**Provided data:**

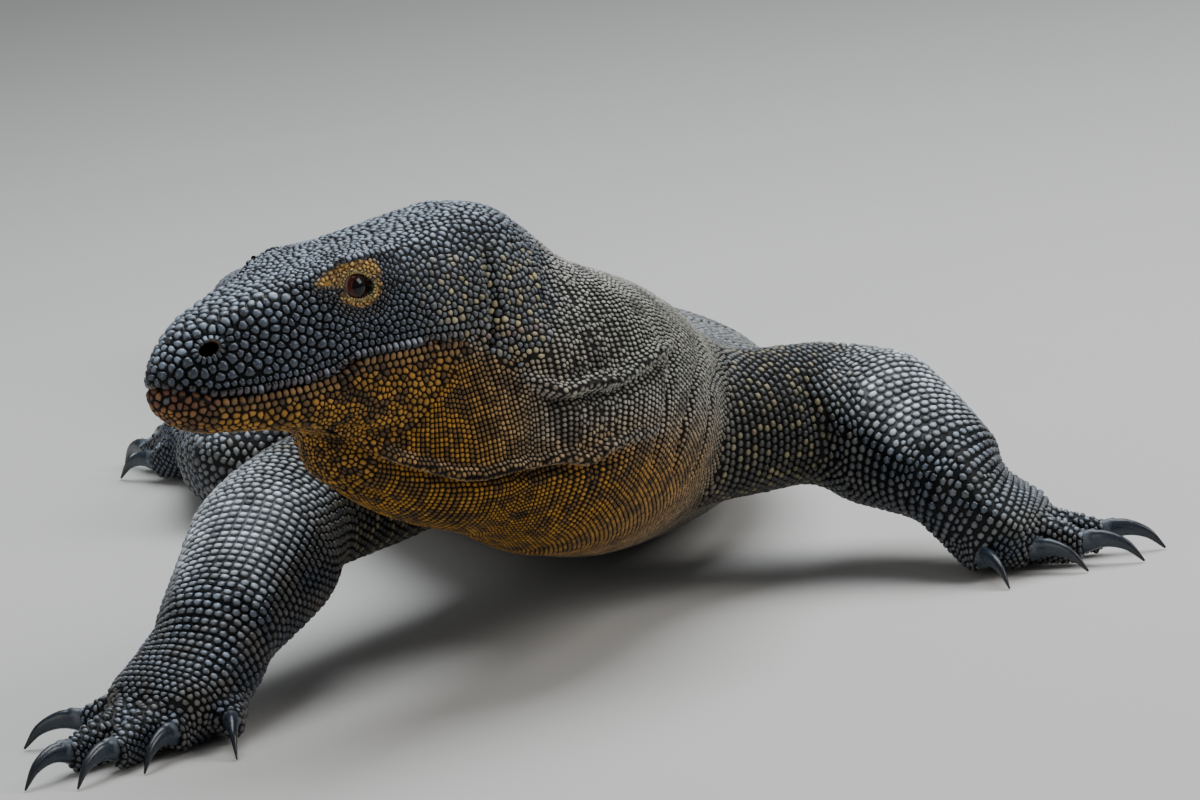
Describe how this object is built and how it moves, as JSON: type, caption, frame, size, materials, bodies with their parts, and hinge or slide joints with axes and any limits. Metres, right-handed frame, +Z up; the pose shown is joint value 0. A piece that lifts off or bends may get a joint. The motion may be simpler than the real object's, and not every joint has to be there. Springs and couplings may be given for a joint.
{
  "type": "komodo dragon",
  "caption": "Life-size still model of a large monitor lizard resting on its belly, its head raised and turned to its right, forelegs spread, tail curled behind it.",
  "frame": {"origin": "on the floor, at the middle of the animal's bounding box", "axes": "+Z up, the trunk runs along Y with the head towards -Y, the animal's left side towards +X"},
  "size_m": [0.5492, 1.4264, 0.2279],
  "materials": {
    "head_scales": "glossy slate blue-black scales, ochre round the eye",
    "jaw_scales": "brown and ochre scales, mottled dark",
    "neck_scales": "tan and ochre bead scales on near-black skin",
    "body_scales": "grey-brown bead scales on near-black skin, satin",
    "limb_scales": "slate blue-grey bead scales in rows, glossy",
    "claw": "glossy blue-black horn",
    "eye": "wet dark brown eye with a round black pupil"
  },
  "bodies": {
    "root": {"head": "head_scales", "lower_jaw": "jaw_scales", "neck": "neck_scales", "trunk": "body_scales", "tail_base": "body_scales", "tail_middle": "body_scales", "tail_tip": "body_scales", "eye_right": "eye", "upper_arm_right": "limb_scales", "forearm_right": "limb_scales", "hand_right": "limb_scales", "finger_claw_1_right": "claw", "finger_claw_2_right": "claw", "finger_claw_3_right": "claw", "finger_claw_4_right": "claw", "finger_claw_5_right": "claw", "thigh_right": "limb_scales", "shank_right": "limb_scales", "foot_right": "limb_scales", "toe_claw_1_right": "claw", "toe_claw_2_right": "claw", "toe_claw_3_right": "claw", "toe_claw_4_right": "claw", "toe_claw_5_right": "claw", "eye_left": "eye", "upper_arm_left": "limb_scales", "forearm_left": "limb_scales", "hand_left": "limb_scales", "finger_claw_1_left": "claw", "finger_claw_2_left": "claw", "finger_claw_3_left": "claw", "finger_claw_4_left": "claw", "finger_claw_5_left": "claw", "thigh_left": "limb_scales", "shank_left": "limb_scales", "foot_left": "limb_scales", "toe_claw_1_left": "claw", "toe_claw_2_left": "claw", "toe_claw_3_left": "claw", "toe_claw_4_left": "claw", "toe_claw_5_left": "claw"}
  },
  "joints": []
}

**Objective:** Quote the listing in full, please, keeping every line exact.

**Response to this task:**
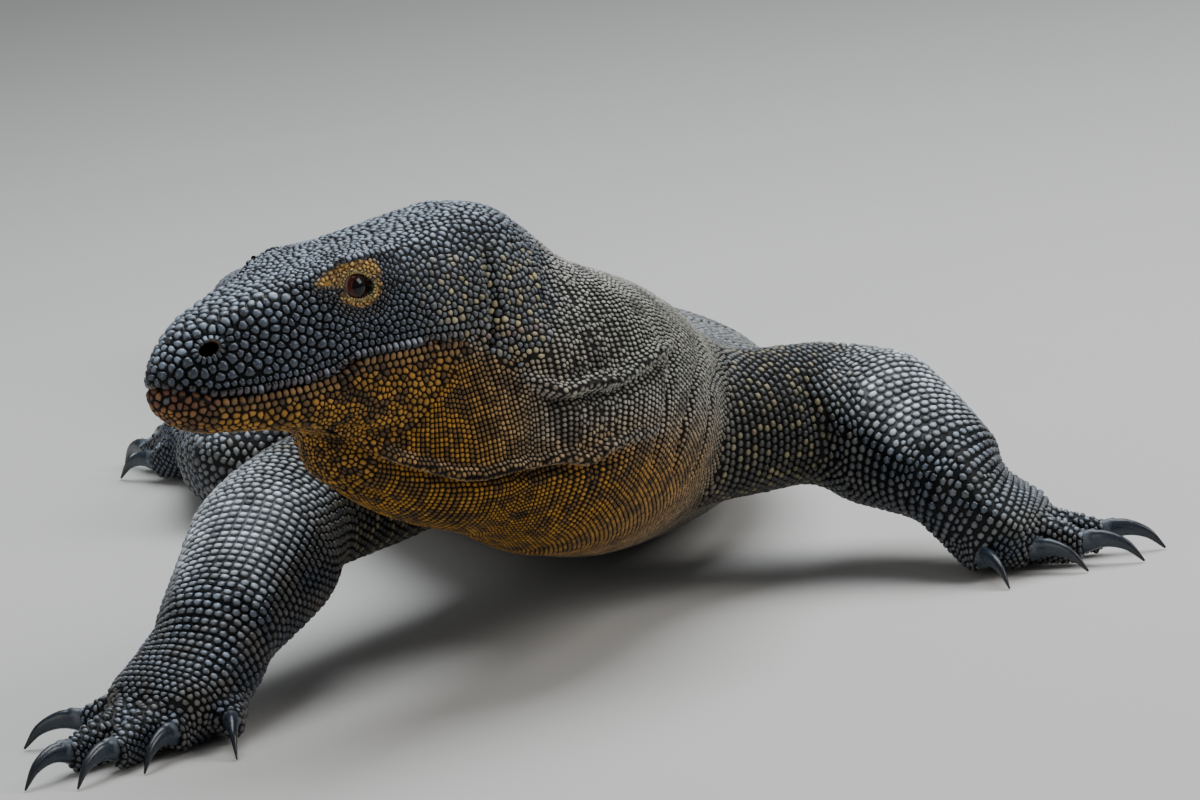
Describe how this object is built and how it moves, as JSON: type, caption, frame, size, materials, bodies with their parts, and hinge or slide joints with axes and any limits. Metres, right-handed frame, +Z up; the pose shown is joint value 0. A piece that lifts off or bends may get a joint. The motion may be simpler than the real object's, and not every joint has to be there. Springs and couplings may be given for a joint.
{
  "type": "komodo dragon",
  "caption": "Life-size still model of a large monitor lizard resting on its belly, its head raised and turned to its right, forelegs spread, tail curled behind it.",
  "frame": {"origin": "on the floor, at the middle of the animal's bounding box", "axes": "+Z up, the trunk runs along Y with the head towards -Y, the animal's left side towards +X"},
  "size_m": [0.5492, 1.4264, 0.2279],
  "materials": {
    "head_scales": "glossy slate blue-black scales, ochre round the eye",
    "jaw_scales": "brown and ochre scales, mottled dark",
    "neck_scales": "tan and ochre bead scales on near-black skin",
    "body_scales": "grey-brown bead scales on near-black skin, satin",
    "limb_scales": "slate blue-grey bead scales in rows, glossy",
    "claw": "glossy blue-black horn",
    "eye": "wet dark brown eye with a round black pupil"
  },
  "bodies": {
    "root": {"head": "head_scales", "lower_jaw": "jaw_scales", "neck": "neck_scales", "trunk": "body_scales", "tail_base": "body_scales", "tail_middle": "body_scales", "tail_tip": "body_scales", "eye_right": "eye", "upper_arm_right": "limb_scales", "forearm_right": "limb_scales", "hand_right": "limb_scales", "finger_claw_1_right": "claw", "finger_claw_2_right": "claw", "finger_claw_3_right": "claw", "finger_claw_4_right": "claw", "finger_claw_5_right": "claw", "thigh_right": "limb_scales", "shank_right": "limb_scales", "foot_right": "limb_scales", "toe_claw_1_right": "claw", "toe_claw_2_right": "claw", "toe_claw_3_right": "claw", "toe_claw_4_right": "claw", "toe_claw_5_right": "claw", "eye_left": "eye", "upper_arm_left": "limb_scales", "forearm_left": "limb_scales", "hand_left": "limb_scales", "finger_claw_1_left": "claw", "finger_claw_2_left": "claw", "finger_claw_3_left": "claw", "finger_claw_4_left": "claw", "finger_claw_5_left": "claw", "thigh_left": "limb_scales", "shank_left": "limb_scales", "foot_left": "limb_scales", "toe_claw_1_left": "claw", "toe_claw_2_left": "claw", "toe_claw_3_left": "claw", "toe_claw_4_left": "claw", "toe_claw_5_left": "claw"}
  },
  "joints": []
}